We have had every combination possible - including boats and toys, etc.  We prefer a Class A because it is the ulitmate in ease of use and comfort, however financially it makes the least sense for us as vacationers.  The better value would be the truck-trailer combo like we had before.  I just got tired of having a giant dually truck as a daily driver.  I told my wife I make a better Ralph Kramdon than a Jerry Reed!
I hate to sound like any kind of an expert, but we have done a lot of different things and that is what put us were we are. 
How do you plan to use the unit? 
Are you going to go one place and come home?  Get a trailer. 
Are you going to travel to lots of different places and never stay long?  A motorhome has an advantage.
Are you going to use it just one or two weeks a year?  Think about a trailer.
Are you going to travel long distances?  In a motorhome, the kids ride with you and can possibly get snacks and nature breaks underway or at very short stops.
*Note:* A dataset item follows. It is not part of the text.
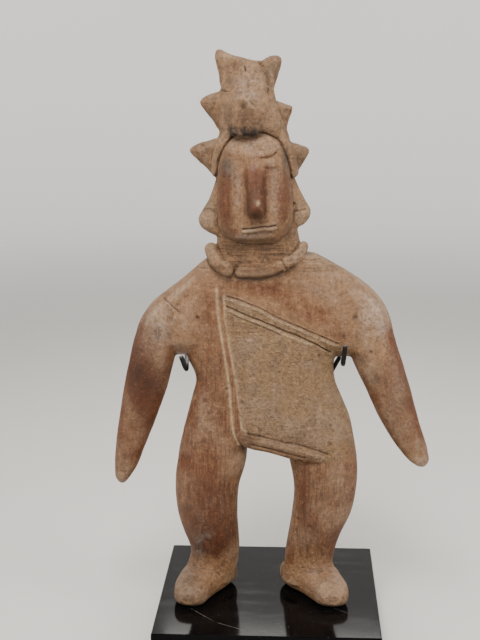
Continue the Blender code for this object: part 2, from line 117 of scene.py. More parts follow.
# Side spikes and ear ornaments: height and outer edge, from the lower end upwards, on one inner edge
LEFT_UPPER_SPIKE = [(256.5, -21), (259.6, -24.2), (265, -27.8), (270.2, -31.9), (274.7, -34), (278.4, -28.4),
                    (280, -23)]
RIGHT_UPPER_SPIKE = [(256, 10.5), (258.8, 12), (265, 13.5), (270, 15.2), (272.4, 14.6), (274, 9), (275.3, 6)]
LEFT_LOWER_SPIKE = [(234.6, -26.4), (238.5, -30), (243.8, -36), (246.6, -38.6), (249, -39.5),
                    (251.6, -36.4), (254, -29.5), (255.2, -24.5)]
RIGHT_LOWER_SPIKE = [(233.5, 16), (238.5, 18.9), (243.8, 22), (248, 24.2), (250.4, 23), (252.2, 18.5),
                     (253.4, 14)]
LEFT_EAR = [(203, -25), (205.4, -30.5), (208.4, -33.9), (212, -35.2), (216.9, -32.9), (222, -30),
            (227.7, -27.7), (235.5, -25)]
RIGHT_EAR = [(206.5, 17), (211, 22.6), (214, 25), (217, 25.4), (222.3, 22.5), (227.7, 19.6), (234.5, 16.4)]

# Feet: rows of place along the foot from the heel to the toes, left, right, underneath, top
LEFT_FOOT = [(13, -36, -20, 0, 12), (9, -39.5, -15.4, -1, 15), (0, -43.6, -17.2, -1, 16.4),
             (-10, -47.2, -23, -1, 14.6), (-20, -48.2, -28.4, -1, 12.4), (-27.2, -46.4, -31.6, 0, 10.4),
             (-30.6, -43, -35, 2, 8)]
RIGHT_FOOT = [(13, 16, 32, 0, 12), (9, 11.2, 37.5, -1, 15), (0, 13, 42.4, -1, 16.6),
              (-10, 21.4, 46.4, -1, 14.6), (-19, 27.4, 48.6, -1, 12.4), (-24.8, 31.4, 47.2, 0, 10.4),
              (-28, 35, 43.6, 2, 8)]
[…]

Everything is a compromise.  What do you want and what are you willing to give up to get it?

We have become travelers and not campers.  So the set-up time became an issue.  We have a small motorhome.
We rarely stay at a single location (except major rallies) for more than a single day now.  We now have a motorhome.
We often are underway for more than eight hours in a day.  With a motorhome, the navigator can get drinks and snacks for the driver.  (Traffic Permitting)
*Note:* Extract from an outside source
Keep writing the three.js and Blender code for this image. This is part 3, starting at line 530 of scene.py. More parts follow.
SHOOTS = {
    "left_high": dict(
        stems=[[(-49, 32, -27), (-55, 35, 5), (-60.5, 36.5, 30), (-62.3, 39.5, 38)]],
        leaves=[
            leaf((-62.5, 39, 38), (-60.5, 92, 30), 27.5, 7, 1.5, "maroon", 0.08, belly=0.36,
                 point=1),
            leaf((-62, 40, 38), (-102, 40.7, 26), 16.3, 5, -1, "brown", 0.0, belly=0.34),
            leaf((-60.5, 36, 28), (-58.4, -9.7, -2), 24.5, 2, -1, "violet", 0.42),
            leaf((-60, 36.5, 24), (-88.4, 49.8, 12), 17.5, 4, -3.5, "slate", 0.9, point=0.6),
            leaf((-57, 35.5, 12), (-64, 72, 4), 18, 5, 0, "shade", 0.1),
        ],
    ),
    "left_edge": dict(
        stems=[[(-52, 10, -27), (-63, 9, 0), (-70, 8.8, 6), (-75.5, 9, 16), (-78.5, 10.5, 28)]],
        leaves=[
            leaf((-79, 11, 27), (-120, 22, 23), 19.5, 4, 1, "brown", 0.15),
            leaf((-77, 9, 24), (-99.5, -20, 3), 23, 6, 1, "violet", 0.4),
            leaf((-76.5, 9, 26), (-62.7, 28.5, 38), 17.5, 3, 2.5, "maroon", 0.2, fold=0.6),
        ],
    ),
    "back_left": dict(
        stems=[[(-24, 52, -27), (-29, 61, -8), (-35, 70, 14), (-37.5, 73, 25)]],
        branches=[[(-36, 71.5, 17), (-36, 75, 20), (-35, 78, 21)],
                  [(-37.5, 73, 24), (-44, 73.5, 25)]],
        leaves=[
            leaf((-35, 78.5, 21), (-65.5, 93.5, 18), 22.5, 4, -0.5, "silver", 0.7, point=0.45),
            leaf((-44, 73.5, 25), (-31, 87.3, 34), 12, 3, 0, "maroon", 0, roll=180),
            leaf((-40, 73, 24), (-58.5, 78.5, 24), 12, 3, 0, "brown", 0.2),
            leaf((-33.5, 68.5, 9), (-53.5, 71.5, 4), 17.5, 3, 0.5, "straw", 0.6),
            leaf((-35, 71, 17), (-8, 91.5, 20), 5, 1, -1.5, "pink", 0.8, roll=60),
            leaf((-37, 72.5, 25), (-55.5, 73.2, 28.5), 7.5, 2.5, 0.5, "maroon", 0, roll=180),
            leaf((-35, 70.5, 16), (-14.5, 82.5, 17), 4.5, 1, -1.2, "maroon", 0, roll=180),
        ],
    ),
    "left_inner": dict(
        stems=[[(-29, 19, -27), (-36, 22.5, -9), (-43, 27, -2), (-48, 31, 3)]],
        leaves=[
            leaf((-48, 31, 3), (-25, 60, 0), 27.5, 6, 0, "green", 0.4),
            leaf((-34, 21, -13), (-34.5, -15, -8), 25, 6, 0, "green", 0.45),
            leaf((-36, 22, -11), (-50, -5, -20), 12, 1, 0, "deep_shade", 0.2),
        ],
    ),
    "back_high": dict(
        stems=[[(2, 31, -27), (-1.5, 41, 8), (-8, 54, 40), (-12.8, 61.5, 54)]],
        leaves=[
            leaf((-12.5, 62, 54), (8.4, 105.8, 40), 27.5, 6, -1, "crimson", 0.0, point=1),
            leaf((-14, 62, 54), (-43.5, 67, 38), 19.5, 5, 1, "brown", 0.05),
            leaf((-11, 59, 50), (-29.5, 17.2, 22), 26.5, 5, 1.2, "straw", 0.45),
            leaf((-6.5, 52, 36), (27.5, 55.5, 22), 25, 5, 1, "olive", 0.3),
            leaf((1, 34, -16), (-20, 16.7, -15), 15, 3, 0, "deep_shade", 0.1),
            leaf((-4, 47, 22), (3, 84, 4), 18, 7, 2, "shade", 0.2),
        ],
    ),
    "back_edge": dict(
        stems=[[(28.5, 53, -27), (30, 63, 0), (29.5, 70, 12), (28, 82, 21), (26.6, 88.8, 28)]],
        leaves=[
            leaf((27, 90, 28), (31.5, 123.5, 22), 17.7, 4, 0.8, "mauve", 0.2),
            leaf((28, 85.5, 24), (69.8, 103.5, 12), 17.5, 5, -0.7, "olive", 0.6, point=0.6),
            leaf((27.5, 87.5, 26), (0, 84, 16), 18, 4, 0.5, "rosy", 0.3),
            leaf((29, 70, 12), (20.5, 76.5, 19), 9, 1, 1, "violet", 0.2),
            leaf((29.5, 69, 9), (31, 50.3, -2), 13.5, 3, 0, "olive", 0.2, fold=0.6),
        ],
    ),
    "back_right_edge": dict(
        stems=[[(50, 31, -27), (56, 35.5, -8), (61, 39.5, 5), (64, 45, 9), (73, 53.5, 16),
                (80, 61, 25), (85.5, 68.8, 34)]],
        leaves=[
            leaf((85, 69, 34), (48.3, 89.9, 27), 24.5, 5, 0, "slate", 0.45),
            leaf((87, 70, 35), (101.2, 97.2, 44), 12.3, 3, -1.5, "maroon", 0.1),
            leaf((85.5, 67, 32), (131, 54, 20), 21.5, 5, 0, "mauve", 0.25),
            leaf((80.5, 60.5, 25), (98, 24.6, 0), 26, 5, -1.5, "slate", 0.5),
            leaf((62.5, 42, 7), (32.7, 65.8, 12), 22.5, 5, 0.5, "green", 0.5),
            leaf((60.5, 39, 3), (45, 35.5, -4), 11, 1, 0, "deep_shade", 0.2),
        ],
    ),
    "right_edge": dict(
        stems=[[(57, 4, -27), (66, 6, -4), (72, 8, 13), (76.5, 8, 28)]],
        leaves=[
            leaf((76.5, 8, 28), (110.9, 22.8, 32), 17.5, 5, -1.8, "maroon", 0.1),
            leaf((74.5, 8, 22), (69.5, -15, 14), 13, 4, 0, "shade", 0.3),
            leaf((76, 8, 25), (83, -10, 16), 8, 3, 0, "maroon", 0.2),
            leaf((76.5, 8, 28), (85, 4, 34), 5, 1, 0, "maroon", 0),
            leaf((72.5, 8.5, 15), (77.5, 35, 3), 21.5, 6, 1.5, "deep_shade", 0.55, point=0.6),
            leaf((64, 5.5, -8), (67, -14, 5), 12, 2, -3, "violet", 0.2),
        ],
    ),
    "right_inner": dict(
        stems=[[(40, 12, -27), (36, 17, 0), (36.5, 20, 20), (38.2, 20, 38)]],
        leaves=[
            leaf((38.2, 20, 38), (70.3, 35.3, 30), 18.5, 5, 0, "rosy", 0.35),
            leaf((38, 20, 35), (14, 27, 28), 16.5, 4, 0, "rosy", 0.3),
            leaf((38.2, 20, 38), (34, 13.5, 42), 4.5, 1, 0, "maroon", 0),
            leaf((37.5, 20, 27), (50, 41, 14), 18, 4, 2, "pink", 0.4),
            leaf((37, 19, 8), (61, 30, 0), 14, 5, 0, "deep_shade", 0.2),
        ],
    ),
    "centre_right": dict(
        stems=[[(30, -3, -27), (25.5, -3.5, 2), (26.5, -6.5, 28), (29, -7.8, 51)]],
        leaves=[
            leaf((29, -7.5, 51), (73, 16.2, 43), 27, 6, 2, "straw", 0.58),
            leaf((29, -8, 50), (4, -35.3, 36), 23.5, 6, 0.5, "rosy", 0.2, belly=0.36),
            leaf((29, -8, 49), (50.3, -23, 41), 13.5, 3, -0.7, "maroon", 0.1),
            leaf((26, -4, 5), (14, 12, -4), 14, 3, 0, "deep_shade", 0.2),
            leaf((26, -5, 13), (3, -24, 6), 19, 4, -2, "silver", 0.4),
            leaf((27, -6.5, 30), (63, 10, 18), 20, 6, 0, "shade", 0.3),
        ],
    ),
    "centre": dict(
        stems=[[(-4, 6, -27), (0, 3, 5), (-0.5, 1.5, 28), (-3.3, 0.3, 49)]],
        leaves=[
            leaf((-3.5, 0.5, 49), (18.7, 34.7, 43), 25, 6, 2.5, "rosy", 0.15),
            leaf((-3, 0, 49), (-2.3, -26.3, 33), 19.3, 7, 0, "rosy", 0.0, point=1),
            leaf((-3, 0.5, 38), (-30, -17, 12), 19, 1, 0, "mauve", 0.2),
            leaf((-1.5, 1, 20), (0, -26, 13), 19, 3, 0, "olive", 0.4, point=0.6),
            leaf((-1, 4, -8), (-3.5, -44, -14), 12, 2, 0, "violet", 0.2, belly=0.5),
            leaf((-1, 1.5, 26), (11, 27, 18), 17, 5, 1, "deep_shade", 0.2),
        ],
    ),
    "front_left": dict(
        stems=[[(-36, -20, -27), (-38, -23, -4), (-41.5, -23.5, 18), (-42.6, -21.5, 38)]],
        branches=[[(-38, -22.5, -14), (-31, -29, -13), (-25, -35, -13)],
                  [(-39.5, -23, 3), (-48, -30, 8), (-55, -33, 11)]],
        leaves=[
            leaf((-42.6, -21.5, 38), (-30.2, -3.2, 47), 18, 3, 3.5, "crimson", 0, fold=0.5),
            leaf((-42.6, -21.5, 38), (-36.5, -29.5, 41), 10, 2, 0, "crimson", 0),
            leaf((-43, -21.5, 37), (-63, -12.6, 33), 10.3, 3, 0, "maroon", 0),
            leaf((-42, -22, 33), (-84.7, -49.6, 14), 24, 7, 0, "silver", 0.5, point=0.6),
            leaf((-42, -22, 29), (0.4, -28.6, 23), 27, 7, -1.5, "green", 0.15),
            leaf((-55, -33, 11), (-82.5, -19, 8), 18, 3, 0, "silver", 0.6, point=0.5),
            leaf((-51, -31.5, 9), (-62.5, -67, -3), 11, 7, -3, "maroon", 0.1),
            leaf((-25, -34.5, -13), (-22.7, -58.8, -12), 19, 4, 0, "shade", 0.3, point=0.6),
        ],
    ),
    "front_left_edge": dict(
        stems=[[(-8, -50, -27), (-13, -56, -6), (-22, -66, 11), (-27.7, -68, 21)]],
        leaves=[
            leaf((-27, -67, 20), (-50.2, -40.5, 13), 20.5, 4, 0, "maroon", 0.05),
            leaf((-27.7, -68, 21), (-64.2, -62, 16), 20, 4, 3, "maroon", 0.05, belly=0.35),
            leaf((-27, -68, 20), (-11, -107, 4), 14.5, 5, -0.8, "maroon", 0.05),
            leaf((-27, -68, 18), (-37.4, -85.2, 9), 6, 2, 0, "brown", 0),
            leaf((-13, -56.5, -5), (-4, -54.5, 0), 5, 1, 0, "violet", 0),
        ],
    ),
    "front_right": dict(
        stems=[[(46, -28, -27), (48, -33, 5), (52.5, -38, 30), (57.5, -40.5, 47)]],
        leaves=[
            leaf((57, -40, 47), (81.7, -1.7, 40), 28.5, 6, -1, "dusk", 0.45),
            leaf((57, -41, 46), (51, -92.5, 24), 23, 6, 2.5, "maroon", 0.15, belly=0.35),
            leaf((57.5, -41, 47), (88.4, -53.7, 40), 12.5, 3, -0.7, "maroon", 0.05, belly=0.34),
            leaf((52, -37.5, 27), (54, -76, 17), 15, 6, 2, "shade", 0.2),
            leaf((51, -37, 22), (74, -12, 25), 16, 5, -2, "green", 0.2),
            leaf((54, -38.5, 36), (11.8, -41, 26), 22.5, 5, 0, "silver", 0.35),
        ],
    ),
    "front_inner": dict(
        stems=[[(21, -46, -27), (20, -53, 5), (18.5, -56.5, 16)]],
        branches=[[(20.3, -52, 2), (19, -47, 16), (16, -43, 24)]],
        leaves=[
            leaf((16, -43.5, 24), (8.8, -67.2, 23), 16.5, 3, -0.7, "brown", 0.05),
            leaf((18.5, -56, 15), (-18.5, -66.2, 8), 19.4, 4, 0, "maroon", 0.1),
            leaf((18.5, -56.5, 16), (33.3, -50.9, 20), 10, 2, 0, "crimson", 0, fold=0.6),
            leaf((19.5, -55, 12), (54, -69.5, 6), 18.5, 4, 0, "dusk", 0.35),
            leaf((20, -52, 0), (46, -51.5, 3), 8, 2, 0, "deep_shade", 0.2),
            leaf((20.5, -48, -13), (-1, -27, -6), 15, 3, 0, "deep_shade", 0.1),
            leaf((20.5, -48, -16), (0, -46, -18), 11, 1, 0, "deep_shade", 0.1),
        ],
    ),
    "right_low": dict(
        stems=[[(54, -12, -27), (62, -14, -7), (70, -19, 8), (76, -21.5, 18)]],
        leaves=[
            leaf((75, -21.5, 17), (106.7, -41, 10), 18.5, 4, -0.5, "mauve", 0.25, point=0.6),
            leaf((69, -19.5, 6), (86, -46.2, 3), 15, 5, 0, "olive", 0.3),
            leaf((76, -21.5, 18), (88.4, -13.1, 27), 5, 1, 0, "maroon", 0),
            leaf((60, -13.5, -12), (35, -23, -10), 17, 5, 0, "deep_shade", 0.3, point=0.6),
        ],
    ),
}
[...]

It has not always been this way.  We started out tent camping.  Never had a tent trailer. 
We also dragged a cruising sloop all over the place and have had a class B and a C at different times. 
Get what you think will work for you now and expect to change it as your lives change. 

Do your best to make it a fun adventure for the kids and they will have memories that will last.

You can't beat traveling in a motorhome, air ride being the best. I've had 2 5th wheels and now a Class A. Since we have gotten it we have done a lot of short weekend local trips. Not having a truck to unhook and park makes the trips even easier. It's all really what you want but with the cost of a new truck even a 1/2 ton is a big investment, add the trailer to it and your in motorhome prices.